11. Il ressort des pièces du dossier que Mme D... A... est entrée en France dans le courant de l'année 2016, qu'elle a obtenu un titre de séjour portant la mention " vie privée et familiale " l'autorisant à séjourner en France entre le 9 février 2017 et le 10 février 2020 et qu'à la date de la décision litigieuse, elle exerçait une activité professionnelle depuis le mois d'avril 2019. Toutefois, ainsi qu'il a été dit au point 5 ci-dessus, il ne ressort pas des pièces du dossier que le père de sa fille française contribuerait à son éducation et la requérante justifie avoir conclu, le 5 juillet 2018, un pacte civil de solidarité avec un compatriote dont elle a eu un second enfant. Dans ces conditions, alors même que la sœur de son partenaire vivrait en France, la décision litigieuse n'a pas porté au droit de Mme D... A... au respect de sa vie privée et familiale une atteinte disproportionnée aux buts en vue desquels elle a été prise et n'a pas méconnu l'intérêt supérieur de sa fille ainée. Par suite, le moyen tiré de la méconnaissance des stipulations précitées doit être écarté. Pour les mêmes motifs, doit également être écarté le moyen tiré de l'erreur manifeste dont serait entachée la décision litigieuse dans l'appréciation de la situation personnelle de la requérante.
12. Il résulte de ce qui précède que Mme D... A... n'est pas fondée à soutenir que c'est à tort que, par le jugement attaqué, le tribunal administratif de Bordeaux a rejeté sa demande. Sa requête doit, par suite, être rejetée en toutes ses conclusions.
DECIDE :
Article 1er : La requête de Mme D... A... est rejetée.
Article 2 : Le présent arrêt sera notifié à Mme F... D... A... et au ministre de l'intérieur et des outre-mer.
Copie en sera adressée au préfet de la Gironde.

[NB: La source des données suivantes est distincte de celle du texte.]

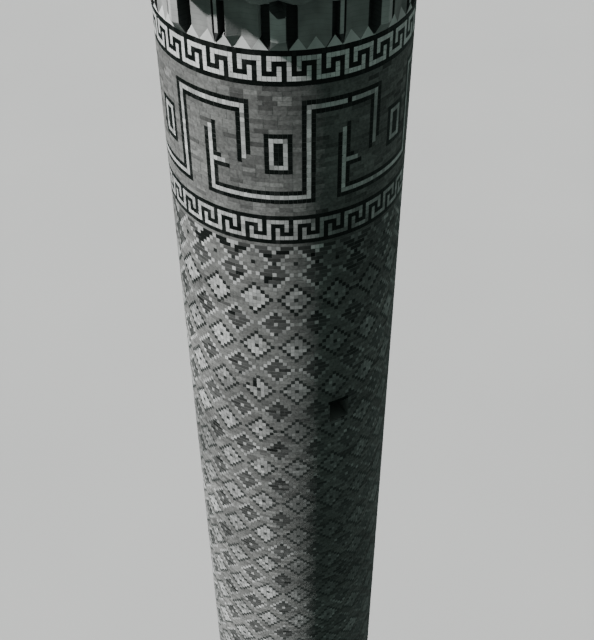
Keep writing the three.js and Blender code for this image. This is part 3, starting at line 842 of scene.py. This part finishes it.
# Bands. Two narrow bands of white glazed fret on black glazed brick close a broad band, where
# a large white fret edged with black runs over buff brick. All are laid in 59.4 mm courses.
BAND_COURSE = 0.0594
LOWER_BAND_FOOT, BROAD_BAND_FOOT, UPPER_BAND_FOOT = 21.345, 21.7608, 23.4834
CORNICE_FOOT = 23.8992
NARROW_FRET = ("#####.", "#...#.", "#.#.#.", "#.#...", "#.####")
NARROW_COURSES = 7
BROAD_PERIOD = 30
BROAD_COURSES = 29
BROAD_STROKES = (
    ((3, 4), (3, 24), (19, 24), (19, 13)),
    ((11, 18), (11, 4), (33, 4)),
    ((25, 11), (28, 11), (28, 17), (25, 17), (25, 11)),
    ((11, 11), (14, 11)),
)
BROAD_ENDS = (((19, 13), (0, -1)), ((11, 18), (0, 1)), ((14, 11), (1, 0)))
LOWER_TONES, UPPER_TONES = {"W": 0.50, "K": 0.0}, {"W": 0.92, "K": 0.0}
BROAD_TONES = {"W": 0.60, "K": 0.05, "b": 0.56, "lost": MIDDLE_TONE}
PALE_MEND_TONE, BLACKENED_TONE = 1.2, 0.0


def broad_pattern():
    """The broad fret on its grid: white strokes one head wide, edged with black on each side."""
    grid = [["b"] * BROAD_PERIOD for _ in range(BROAD_COURSES)]
    line = set()
    for stroke in BROAD_STROKES:
        for (x0, y0), (x1, y1) in zip(stroke, stroke[1:]):
            steps = max(abs(x1 - x0), abs(y1 - y0))
            for i in range(steps + 1):
                line.add((x0 + (x1 - x0) * i // steps, y0 + (y1 - y0) * i // steps))
    wrapped = {(x % BROAD_PERIOD, y) for x, y in line}
    for x, y in wrapped:
        for dx in (-1, 0, 1):
            for dy in (-1, 0, 1):
                grid[y + dy][(x + dx) % BROAD_PERIOD] = "K"
    for x, y in wrapped:
        grid[y][x] = "W"
    for (x, y), (dx, dy) in BROAD_ENDS:
        for across, ahead, colour in ((0, 1, "b"), (1, 1, "b"), (1, 0, "b"), (-1, 1, "K")):
            grid[y + dy * ahead + dx * across][(x + dx * ahead - dy * across) % BROAD_PERIOD] = colour
    return grid


def narrow_colour(cell, course, mirrored):
    """The narrow fret: a black line at its foot and head, and five courses of white strokes."""
    if course in (0, NARROW_COURSES - 1):
        return "K"
    row = NARROW_FRET[len(NARROW_FRET) - course]
    column = cell % len(row)
    return "W" if row[len(row) - 1 - column if mirrored else column] == "#" else "K"


# Marks of age on the broad band, by course: heads lost, blackened, repaired pale or dark.
BROAD_LOST = {12: (-37,), 24: (12,)}
BROAD_PALE = {course: range(-5, -1) for course in (25, 26)}
BROAD_DARK = {25: (-8, -7, -6, -13, -12), 26: (-8, -7, -14, -13, -12, -11), 24: (-7, -6),
              11: (29, 30), 10: (30, 31), 12: (30,)}


def broad_tone(cell, course, kind):
    """The tone of a head in the broad band."""
    if cell in BROAD_PALE.get(course, ()):
        return PALE_MEND_TONE
    return BLACKENED_TONE if cell in BROAD_DARK.get(course, ()) else BROAD_TONES[kind]


broad_grid = broad_pattern()
heads = {kind: [] for kind in HEADS}
for foot, mirrored, fret_tones in ((LOWER_BAND_FOOT, False, LOWER_TONES),
                                   (UPPER_BAND_FOOT, True, UPPER_TONES)):
    for course in range(NARROW_COURSES):
        kinds = [narrow_colour(cell, course, mirrored) for cell in range(CELLS)]
        lay_round(kinds, foot + (course + 0.5) * BAND_COURSE, BRICK_HEIGHT, heads,
                  lambda cell, kind, tones=fret_tones: tones[kind])
for course in range(BROAD_COURSES):
    kinds = [broad_grid[course][cell % BROAD_PERIOD] for cell in range(CELLS)]
    for cell in BROAD_LOST.get(course, ()):
        kinds[cell % CELLS] = "lost"
    lay_round(kinds, BROAD_BAND_FOOT + (course + 0.5) * BAND_COURSE, BRICK_HEIGHT, heads,
              lambda cell, kind, course=course: broad_tone(cell, course, kind))
lay_heads(heads, "band")
finish_nodes(dark_bed, "lower_fret_band", "upper_fret_band")
finish_nodes(mortar, "broad_fret_band")


# Muqarnas cornice. Four tiers of brick and pale lime plaster step out under the gallery. The
# lowest is folded, with slots between its piers and panels and small triangles at its foot.
# The three above are rows of pointed niches. Each tier is cast over the one below.
FIRST_TIER_TOP = CORNICE_FOOT + 0.556
FIRST_PIER_AZIMUTH, PIER_TURN = -2.4, 45.0
SLOT_BACK, FIN_FRONT, NOTCH_FRONT = 1.446, 1.56, 1.6
FOLD_TURNS = (7.0, 7.6)
NEAR_LEVEL, NEAR_FIN, NEAR_SLOT, NEAR_TURN = 0.01, 0.005, 0.02, 1.0
FOLD_ARRIS, NICHE_ARRIS = 0.005, 0.010
FLAT_ANGLE, SHARP_ANGLE, WELD = 0.5, 18.0, 1e-5


def plaster_finish(name, dark, pale, joints):
    """Lime plaster over brick, with the courses just showing through."""
    finish, shader, place = new_finish(name)
    patches = remap(speckle(place, 0.25, 5.0), 0.3, 0.7)
    colour = tint(patches, dark, pale)
    stains = remap(speckle(place, 0.5, 4.0, (1.0, 1.0, 0.25)), 0.45, 0.7, 1.0, 0.72)
    colour = multiply(colour, stains)
    parts = add_node(place, "SeparateXYZ")
    feed(parts.inputs[0], place)
    course = calculate("FRACT", calculate("DIVIDE", parts.outputs["Z"], BAND_COURSE))
    from_bed = calculate("ABSOLUTE", calculate("SUBTRACT", course, 0.5))
    bed = remap(from_bed, 0.40, 0.47, 1.0, 1.0 - joints)
    surface(shader, multiply(colour, bed), 0.9)
    shader.inputs["Diffuse Roughness"].default_value = 0.6
    relief = calculate("ADD", speckle(place, 0.02, 5.0), bed)
    roughen(shader, relief, 0.003)
    return finish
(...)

Délibéré après l'audience du 11 janvier 2024 à laquelle siégeaient :
M. Jean-Claude Pauziès, président,
Mme Christelle Brouard-Lucas, présidente-assesseure,
Mme Kolia Gallier, première conseillère.
Rendu public par mise à disposition au greffe le 1er février 2024.
La rapporteure,
Kolia GallierLe président,
Jean-Claude Pauziès
La greffière,
Marion Azam Marche
La République mande et ordonne au ministre de l'intérieur et des outre-mer en ce qui le concerne, et à tous commissaires de justice à ce requis, en ce qui concerne les voies de droit commun contre les parties privées, de pourvoir à l'exécution de la présente décision.